TASK PROMPT >> Reproduce every line in the listing that contains the word "frame".

DATA LINES >>
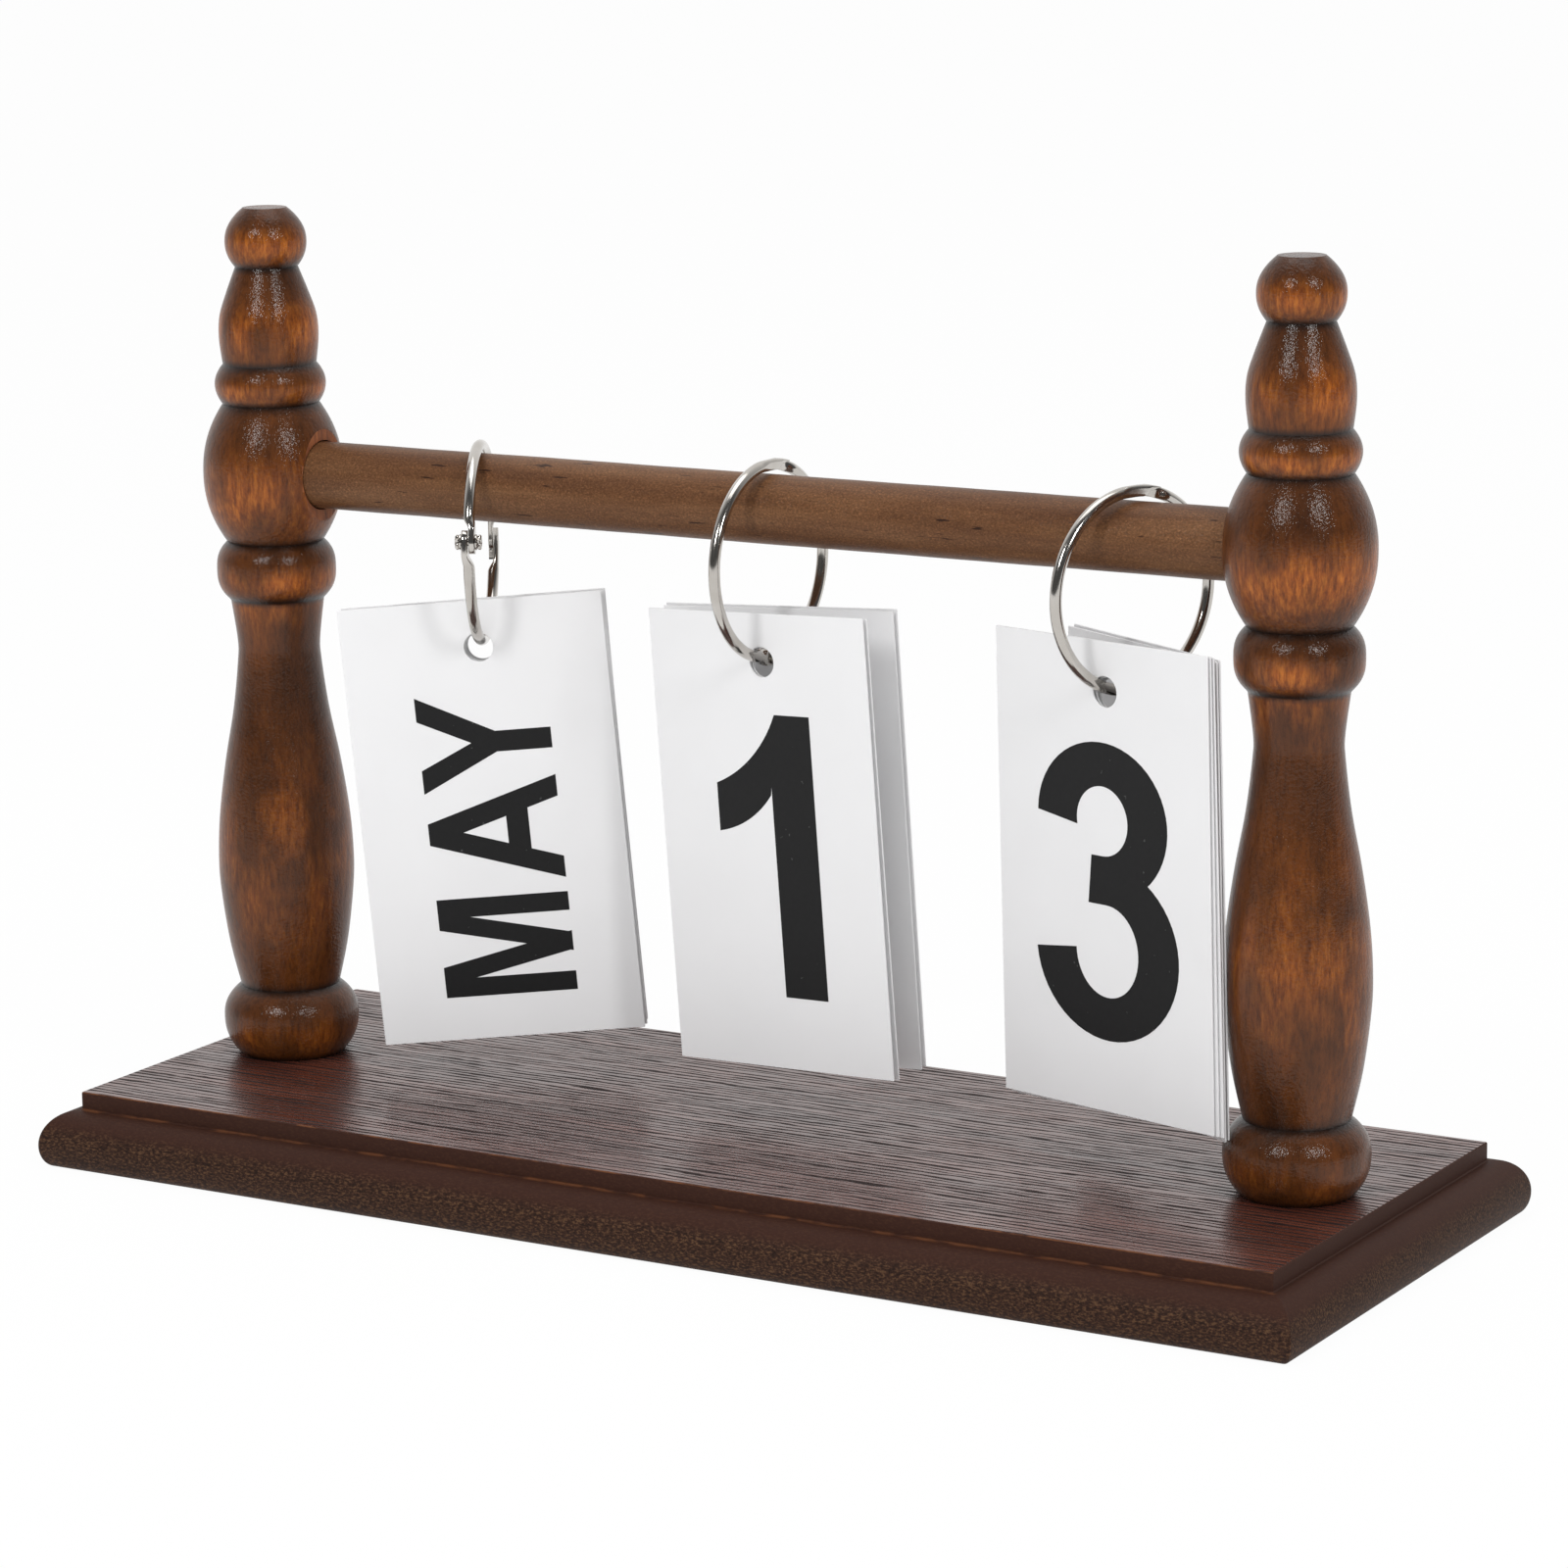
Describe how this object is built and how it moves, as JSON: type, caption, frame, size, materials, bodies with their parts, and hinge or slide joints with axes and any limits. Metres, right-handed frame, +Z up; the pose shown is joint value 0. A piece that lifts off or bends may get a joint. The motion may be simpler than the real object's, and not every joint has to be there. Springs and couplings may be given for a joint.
{
  "type": "perpetual desk calendar",
  "caption": "Wooden desk stand whose crossbar carries hinged wire rings of month and digit cards that flip by hand.",
  "frame": {"origin": "on the floor under the middle of the plinth", "axes": "+X along the stand from the month card to the digit cards, -Y to the front, +Z up"},
  "size_m": [0.307, 0.121, 0.2094],
  "materials": {
    "plinth_wood": "satin dark stain",
    "post_wood": "gloss varnish",
    "bar_wood": "satin",
    "ring_nickel": "bright nickel",
    "screw_steel": "zinc",
    "card_plastic": "semi-matt"
  },
  "bodies": {
    "root": {"base_plinth": "plinth_wood", "left_post": "post_wood", "right_post": "post_wood", "left_post_screw": "screw_steel", "right_post_screw": "screw_steel", "crossbar": "bar_wood"},
    "month_hung_half": {"month_ring_upper_half": "ring_nickel", "month_ring_rivet": "ring_nickel"},
    "month_opening_half": {"month_ring_lower_half": "ring_nickel"},
    "month_card_1": {"month_card_1": "card_plastic"},
    "month_card_2": {"month_card_2": "card_plastic"},
    "month_card_3": {"month_card_3": "card_plastic"},
    "month_card_4": {"month_card_4": "card_plastic"},
    "month_card_5": {"month_card_5": "card_plastic"},
    "month_card_6": {"month_card_6": "card_plastic"},
    "tens_hung_half": {"tens_ring_front_half": "ring_nickel", "tens_ring_rivet": "ring_nickel"},
    "tens_opening_half": {"tens_ring_rear_half": "ring_nickel"},
    "tens_card_1": {"tens_card_1": "card_plastic"},
    "tens_card_2": {"tens_card_2": "card_plastic"},
    "tens_card_3": {"tens_card_3": "card_plastic"},
    "tens_card_4": {"tens_card_4": "card_plastic"},
    "units_hung_half": {"units_ring_front_half": "ring_nickel", "units_ring_rivet": "ring_nickel"},
    "units_opening_half": {"units_ring_rear_half": "ring_nickel"},
    "units_card_1": {"units_card_1": "card_plastic"},
    "units_card_2": {"units_card_2": "card_plastic"},
    "units_card_3": {"units_card_3": "card_plastic"},
    "units_card_4": {"units_card_4": "card_plastic"},
    "units_card_5": {"units_card_5": "card_plastic"}
  },
  "joints": [
    {"name": "month_ring_slide", "type": "slide", "parent": "root", "child": "month_hung_half", "axis": [1, 0, 0], "range_m": [-0.01, 0.01]},
    {"name": "month_ring_open", "type": "hinge", "parent": "month_hung_half", "child": "month_opening_half", "pos_m": [-0.06195, -0.01827, 0.14125], "axis": [-0.898, -0.4399, 0], "range_deg": [0, 25]},
    {"name": "month_card_1_flip", "type": "hinge", "parent": "month_opening_half", "child": "month_card_1", "pos_m": [-0.0709, 0, 0.1368], "axis": [-0.898, -0.4399, 0], "range_deg": [0, 55]},
    {"name": "month_card_2_flip", "type": "hinge", "parent": "month_opening_half", "child": "month_card_2", "pos_m": [-0.0709, 0, 0.1368], "axis": [-0.898, -0.4399, 0], "range_deg": [0, 50]},
    {"name": "month_card_3_flip", "type": "hinge", "parent": "month_opening_half", "child": "month_card_3", "pos_m": [-0.0709, 0, 0.1368], "axis": [-0.898, -0.4399, 0], "range_deg": [0, 44.5]},
    {"name": "month_card_4_flip", "type": "hinge", "parent": "month_opening_half", "child": "month_card_4", "pos_m": [-0.0709, 0, 0.1368], "axis": [-0.898, -0.4399, 0], "range_deg": [0, 39]},
    {"name": "month_card_5_flip", "type": "hinge", "parent": "month_opening_half", "child": "month_card_5", "pos_m": [-0.0709, 0, 0.1368], "axis": [-0.898, -0.4399, 0], "range_deg": [0, 33.5]},
    {"name": "month_card_6_flip", "type": "hinge", "parent": "month_opening_half", "child": "month_card_6", "pos_m": [-0.0709, 0, 0.1368], "axis": [-0.898, -0.4399, 0], "range_deg": [0, 28]},
    {"name": "tens_ring_slide", "type": "slide", "parent": "root", "child": "tens_hung_half", "axis": [1, 0, 0], "range_m": [-0.012, 0.012]},
    {"name": "tens_ring_open", "type": "hinge", "parent": "tens_hung_half", "child": "tens_opening_half", "pos_m": [0.00258, -0.00075, 0.11856], "axis": [-0.9994, 0.0349, 0], "range_deg": [0, 30]},
    {"name": "tens_card_1_flip", "type": "hinge", "parent": "tens_hung_half", "child": "tens_card_1", "pos_m": [0.00261, 0, 0.13915], "axis": [-0.9994, 0.0349, 0], "range_deg": [0, 95]},
    {"name": "tens_card_2_flip", "type": "hinge", "parent": "tens_hung_half", "child": "tens_card_2", "pos_m": [0.00261, 0, 0.13915], "axis": [-0.9994, 0.0349, 0], "range_deg": [0, 90.75]},
    {"name": "tens_card_3_hang", "type": "hinge", "parent": "tens_opening_half", "child": "tens_card_3", "pos_m": [0.00279, 0.00535, 0.11921], "axis": [-0.9994, 0.0349, 0], "range_deg": [-30.5, 0]},
    {"name": "tens_card_4_hang", "type": "hinge", "parent": "tens_opening_half", "child": "tens_card_4", "pos_m": [0.00284, 0.00661, 0.11956], "axis": [-0.9994, 0.0349, 0], "range_deg": [-30.5, 0]},
    {"name": "units_ring_slide", "type": "slide", "parent": "root", "child": "units_hung_half", "axis": [1, 0, 0], "range_m": [-0.02, 0]},
    {"name": "units_ring_open", "type": "hinge", "parent": "units_hung_half", "child": "units_opening_half", "pos_m": [0.08874, -0.0007, 0.11856], "axis": [-0.9397, 0.342, 0], "range_deg": [0, 20]},
    {"name": "units_card_1_flip", "type": "hinge", "parent": "units_hung_half", "child": "units_card_1", "pos_m": [0.089, 0, 0.13915], "axis": [-0.9397, 0.342, 0], "range_deg": [0, 55]},
    {"name": "units_card_2_flip", "type": "hinge", "parent": "units_hung_half", "child": "units_card_2", "pos_m": [0.089, 0, 0.13915], "axis": [-0.9397, 0.342, 0], "range_deg": [0, 52.2]},
    {"name": "units_card_3_flip", "type": "hinge", "parent": "units_hung_half", "child": "units_card_3", "pos_m": [0.089, 0, 0.13915], "axis": [-0.9397, 0.342, 0], "range_deg": [0, 48.9]},
    {"name": "units_card_4_hang", "type": "hinge", "parent": "units_opening_half", "child": "units_card_4", "pos_m": [0.09008, 0.00297, 0.11878], "axis": [-0.9397, 0.342, 0], "range_deg": [-20.5, 0]},
    {"name": "units_card_5_hang", "type": "hinge", "parent": "units_opening_half", "child": "units_card_5", "pos_m": [0.0905, 0.00411, 0.11899], "axis": [-0.9397, 0.342, 0], "range_deg": [-20.5, 0]}
  ],
  "couplings": [
    {"joint": "month_card_2_flip", "follows": "month_card_1_flip", "ratio": 0.9},
    {"joint": "month_card_3_flip", "follows": "month_card_1_flip", "ratio": 0.8},
    {"joint": "month_card_4_flip", "follows": "month_card_1_flip", "ratio": 0.7},
    {"joint": "month_card_5_flip", "follows": "month_card_1_flip", "ratio": 0.6},
    {"joint": "month_card_6_flip", "follows": "month_card_1_flip", "ratio": 0.5},
    {"joint": "tens_card_2_flip", "follows": "tens_card_1_flip", "ratio": 0.95},
    {"joint": "tens_card_3_hang", "follows": "tens_ring_open", "ratio": -1},
    {"joint": "tens_card_4_hang", "follows": "tens_ring_open", "ratio": -1},
    {"joint": "units_card_2_flip", "follows": "units_card_1_flip", "ratio": 0.94},
    {"joint": "units_card_3_flip", "follows": "units_card_1_flip", "ratio": 0.88},
    {"joint": "units_card_4_hang", "follows": "units_ring_open", "ratio": -1},
    {"joint": "units_card_5_hang", "follows": "units_ring_open", "ratio": -1}
  ]
}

EXERCISE ANSWER >>
Describe how this object is built and how it moves, as JSON: type, caption, frame, size, materials, bodies with their parts, and hinge or slide joints with axes and any limits. Metres, right-handed frame, +Z up; the pose shown is joint value 0. A piece that lifts off or bends may get a joint. The motion may be simpler than the real object's, and not every joint has to be there. Springs and couplings may be given for a joint.
  "frame": {"origin": "on the floor under the middle of the plinth", "axes": "+X along the stand from the month card to the digit cards, -Y to the front, +Z up"},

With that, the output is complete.